Notwithstanding my own innocence, I am aware of the importance that the voices of accusers be heard. For too long, women and men who have been sexually assaulted or harassed have been silenced and ignored.

I empathize with those who have lived for a long time feeling hurt and pain. And, while the evidence will continue to demonstrate the truth that I never assaulted either Dr. Tyson or Ms. Watson, I am able to hear the pain they have expressed; a pain I hope they are able to resolve and heal from.  However, because I never assaulted either Dr. Tyson or Ms. Watson, I know that my actions cannot be the source of that pain.

In the face of such serious allegations, there must be space for due process and deliberate investigation and evaluation in order to find justice. Our justice system is not perfect, but I am willing to submit myself to it to clear my name. As I indicated above, on March 29, 2019, I submitted to and successfully passed -- with regard to each allegation -- a lie detector test conducted by an expert in such tests who is a former FBI agent of 24 years. 

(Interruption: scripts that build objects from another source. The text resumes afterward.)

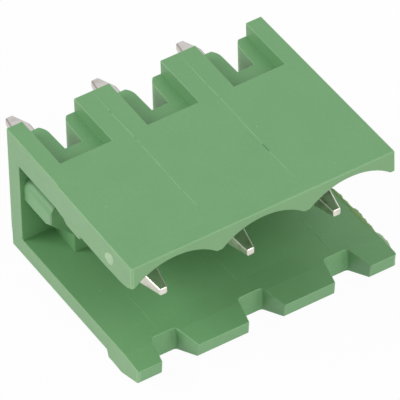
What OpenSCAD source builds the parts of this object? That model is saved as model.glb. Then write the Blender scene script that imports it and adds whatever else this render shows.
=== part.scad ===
// Board half of a pluggable terminal block, in millimetres: a moulded housing,
// open at both ends, that holds one straight square pin for each pole.
//
// X runs along the row of pins. +Y points out of the board face, along the solder
// tails, and the plug enters from -Y. +Z points from the latch wall to the arched
// wall. The origin is the middle of the row of pins, in the plane of the board face.

/* [Row of poles] */
// Number of poles
poles = 3; // [2:1:8]
// Distance between neighbouring pins
pitch = 5.08; // [5:0.02:7.62]

/* [Pins] */
// Side of the square pin
pin_side = 1; // [0.8:0.05:1.2]
// Chamfer along the pin's four long edges
pin_chamfer = 0.07; // [0:0.01:0.15]
// Mouth of the arched wall to the contact's tip, inside it
tip_setback = 1.25; // [0.5:0.05:2.5]
// Length of the contact's four-sided taper
contact_taper = 1.7; // [1:0.1:3]
// Side of the contact's blunt tip
contact_tip = 0.34; // [0.2:0.02:0.6]
// Length of the solder tail behind the board face
tail_length = 4.05; // [2.6:0.05:5]
// Length of the tail's four-sided taper
tail_taper = 1.25; // [0.5:0.05:2]
// Side of the tail's blunt tip
tail_tip = 0.44; // [0.2:0.02:0.7]
// Play between a pin and its channel, on each side
pin_play = 0; // [0:0.01:0.05]

/* [Housing] */
// Board face to the mouth of the arched wall
depth = 12; // [11.5:0.1:14]
// Pin axis to the outer face of the arched wall
arch_side = 3.84; // [3.6:0.02:4.4]
// Pin axis to the outer face of the latch wall
latch_side = 4.16; // [3.9:0.02:4.6]
// Thickness of the wall that stands on the board
board_wall = 1.05; // [0.8:0.05:1.5]
// How far each end face stands in at the board
end_relief = 0.12; // [0:0.01:0.3]
// How far the +X end face stands out at the mouth
far_draft = 0.08; // [0:0.01:0.15]
// Length of the relieved stretch of the -X end face
relief_length = 4.6; // [3:0.1:6]
// How far the -X end face stands in past that stretch
end_step = 0.06; // [0:0.01:0.1]
// Length of the -X end face's full-width stretch, at the mouth
full_length = 2.7; // [2:0.1:4]

/* [Arched wall] */
// Thickness over the top of an arch, at the mouth
crown = 0.46; // [0.4:0.02:0.7]
// Height of an arch above the cusps beside it
arch_rise = 1.17; // [1:0.01:1.3]
// Height of an arch above the cusps at the mouth, where it opens out
mouth_rise = 1.09; // [0.9:0.01:1.1]
// Length of the arches, measured from the mouth
arch_length = 4.9; // [4:0.1:6]
// Fall of the arches towards the board, in degrees
arch_draft = 1.5; // [0:0.25:3]
// Thickness between the board wall and the stop
arched_web = 1.8; // [1.4:0.02:1.9]
// Thickness of the stop behind the arches
stop = 2.05; // [1.95:0.05:2.3]
// Length of the stop
stop_length = 1.4; // [0.8:0.05:1.6]
// Thickness in front of the stop, before the arches are cut
cusp = 1.84; // [1.8:0.02:1.96]
// Thickness of a cusp at the mouth
cusp_edge = 1.34; // [1.2:0.01:1.5]
// Length of the lead-in
lead_in = 0.95; // [0.5:0.05:1.5]

/* [Recesses] */
// Width of the recess over each pin
recess_width = 3; // [2.4:0.1:4]
// Length of the recess from the board face
recess_length = 3.64; // [2.6:0.02:4.4]
// Depth of the recess below the arched wall's outer face
recess_depth = 0.88; // [0.5:0.02:1]
// Width of the tail slot at its closed end
slot_width = 0.97; // [0.8:0.01:1.2]
// Length of the tail slot from the board face
slot_length = 2.02; // [1.2:0.02:2.4]
// Sideways offset of the tail slot from the pin axis
slot_offset = 0.22; // [0:0.02:0.4]
// How much the rounded entry widens the tail slot, on each side
slot_flare = 0.28; // [0.1:0.02:0.4]
// Length of the rounded entry
flare_length = 0.65; // [0.4:0.05:0.9]
// Wall between the tail slot and the cavity
slot_wall = 0.7; // [0.4:0.05:1]

/* [Contact blocks] */
// Reach of a contact block in front of the board face
block_reach = 3.68; // [2.8:0.02:4.5]
// Gap between neighbouring contact blocks
block_gap = 0.68; // [0.4:0.02:1]
// Pin axis to the top of the block
block_top = 1; // [0.7:0.05:1.4]
// Pin axis to the shoulder of the block
block_shoulder = 0.33; // [0.2:0.01:0.5]
// Slope of the block's underside, in degrees
block_slope = 46; // [35:1:50]
// Length of the chamfer under the block's nose
nose_length = 0.5; // [0.2:0.05:0.8]
// Height of the chamfer under the block's nose
nose_height = 0.27; // [0.1:0.01:0.5]
// Width of the rib that carries the block
rib_width = 1.22; // [1.1:0.02:1.8]

/* [Latch wall] */
// Thickness where the wall leaves the board wall
latch_root = 1.04; // [0.8:0.02:1.3]
// Reach of the wall past the mouth of the arched wall
latch_lip = 0.2; // [0:0.02:0.4]
// Height of the bead on the inner face
bead = 0.07; // [0:0.01:0.2]
// Mouth edge to the crest of the bead
bead_setback = 1.42; // [1:0.02:2]
// Thickness of the wall at its mouth edge
latch_edge = 1.05; // [0.9:0.01:1.1]
// How far the wall's -X end face stands in
latch_relief = 0.15; // [0.05:0.01:0.3]
// How far that end face stands in at the mouth edge
edge_relief = 0.08; // [0:0.01:0.2]
// Height of the latch ridge on the outer face
ridge = 0.43; // [0.2:0.01:0.6]
// Mouth edge to the step of the latch ridge
ridge_setback = 3.1; // [2.8:0.05:3.6]
// Length of the ridge's flat
ridge_flat = 1.35; // [0.8:0.05:1.6]
// Height of the mouth edge that the front chamfer leaves
edge_face = 0.88; // [0.5:0.01:0.9]
// Length of the notches in the mouth edge
notch_length = 1.68; // [1:0.02:2]
// Width of a notch at its closed end
notch_inner = 1.38; // [1:0.02:1.8]
// Width of a notch at the mouth edge
notch_outer = 2.12; // [1.6:0.02:2.8]

/* [Hidden] */
$fn = 64;

// Past every face that a cut leaves the housing through
over = 1;
row_length = poles * pitch;
arch_back = depth - arch_length;
contact_reach = depth - tip_setback;
latch_mouth = depth + latch_lip;
bead_place = latch_mouth - bead_setback;
ridge_place = latch_mouth - ridge_setback;
ledge = arch_side - recess_depth;
floor_root = latch_root - latch_side;
block_half = (pitch - block_gap) / 2;
rib_top = -block_shoulder - (block_half - rib_width / 2) * tan(block_slope);
channel_side = pin_side + 2 * pin_play;
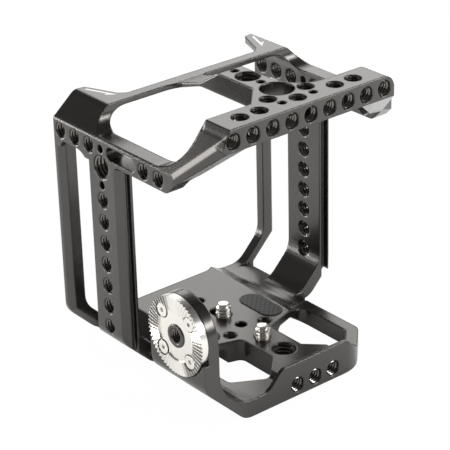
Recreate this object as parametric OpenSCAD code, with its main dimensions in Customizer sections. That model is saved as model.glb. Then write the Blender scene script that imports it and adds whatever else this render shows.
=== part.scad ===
// Camera cage: one machined frame with accessory rails, a toothed rosette on its front left
// lug, two captive camera screws in its base and two rubber grip pads.
// Millimetres. Places are measured from the left outer face, the front face and the underside,
// and the finished model is moved so that its origin is the middle of its footprint.

/* [Cage] */
// Width over the two side walls
cage_w = 109.7; // [106:0.1:116]
// Depth from the front face to the rear bars
cage_d = 97.5; // [96:0.1:104]
// Height from the underside to the top of the front bar
cage_h = 118.8; // [117:0.1:126]
// Thickness of the side walls
wall = 7; // [6.6:0.1:7.6]
// Distance from the left outer face to the lens axis
lens_x = 48.8; // [48:0.1:50]
// Pitch of every row of threaded holes
hole_pitch = 9.2; // [9:0.1:9.4]

/* [Base] */
// Thickness of the raised deck under the camera
deck_t = 9.4; // [9.2:0.1:11]
// Half the width of the raised deck
deck_half = 23; // [22:0.1:24]
// Height of the tray rim round the two front openings
tray_t = 7.3; // [6.8:0.1:7.8]
// Thickness of the low floor between the deck and the side slopes
floor_t = 3.1; // [2.6:0.1:3.6]
// Height of the upstand along the front
lip_h = 14.7; // [13:0.1:16]
// Thickness of the upstand along the front
lip_t = 1.5; // [1.2:0.1:2]

/* [Side walls] */
// Underside of the side arms
arm_z = 89.4; // [88:0.1:90]
// Top of the side arms
arm_top = 98.4; // [98:0.1:99]
// Width of the flat on each accessory rail
rail_flat = 15.7; // [15:0.1:16.4]
// Width over the tips of each accessory rail
rail_w = 21.2; // [20.8:0.1:21.6]

/* [Top] */
// Height of the rear frame
rear_h = 107.2; // [106:0.1:108]
// Thickness of the rear frame
rear_t = 2.1; // [1.8:0.1:2.6]
// Height of the front bar's section
bar_h = 9.1; // [8.8:0.1:9.4]
// Depth of the front bar's section
bar_d = 13.4; // [13:0.1:14]

/* [Holes] */
// Diameter of the small camera thread
quarter_d = 6.35; // [6.2:0.01:6.4]
// Diameter of the large tripod thread
three_eighths_d = 9.525; // [9.3:0.005:9.6]
// Diameter of the locating pin holes
pin_d = 3.4; // [3.2:0.1:3.6]
// Distance of each locating pin hole from its threaded hole
pin_offset = 7.6; // [7.4:0.1:7.8]
// Width of the countersink round each threaded hole
countersink = 0.3; // [0.2:0.05:0.4]

/* [Rosette] */
// Diameter of the toothed disc
rosette_d = 31.8; // [31:0.1:32]
// Thickness of the toothed disc
rosette_t = 3.3; // [3:0.1:3.6]
// Number of teeth
rosette_teeth = 60; // [48:4:72]
// Spacing of the four rosette screws, along and across
rosette_square = 15.8; // [15.4:0.1:16.2]

/* [Camera screws] */
// Distance from the front face to the front screw
front_screw_y = 31.5; // [31.2:0.1:32]
// Distance from the front face to the rear screw, at rest
rear_screw_y = 55.9; // [55.6:0.1:56.5]
// How far the rear screw slides in its slot
slot_travel = 3.8; // [3:0.1:4.2]
// How far the front screw can be pushed up
screw_float = 0.8; // [0.5:0.1:1]
// How far each screw stands above the deck
screw_reach = 5.3; // [4.8:0.1:5.6]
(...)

I repeat my consistent call for a full investigation by law enforcement in this matter so the full truth can be known. The truth will not be uncovered by television interviews or legislative hearings designed for political purposes. It can best be properly found by exhaustive and deliberate investigation by law enforcement professionals.  

We must all now insist on gathering evidence through an impartial law enforcement investigation and/or civil legal process in order to get to the truth."

There's one question in the polygraph where he was asked whether Tyson contacted him after the Boston convention in order to meet her mother. He said he answered "yes" truthfully. Tyson said she never contacted him after the incident.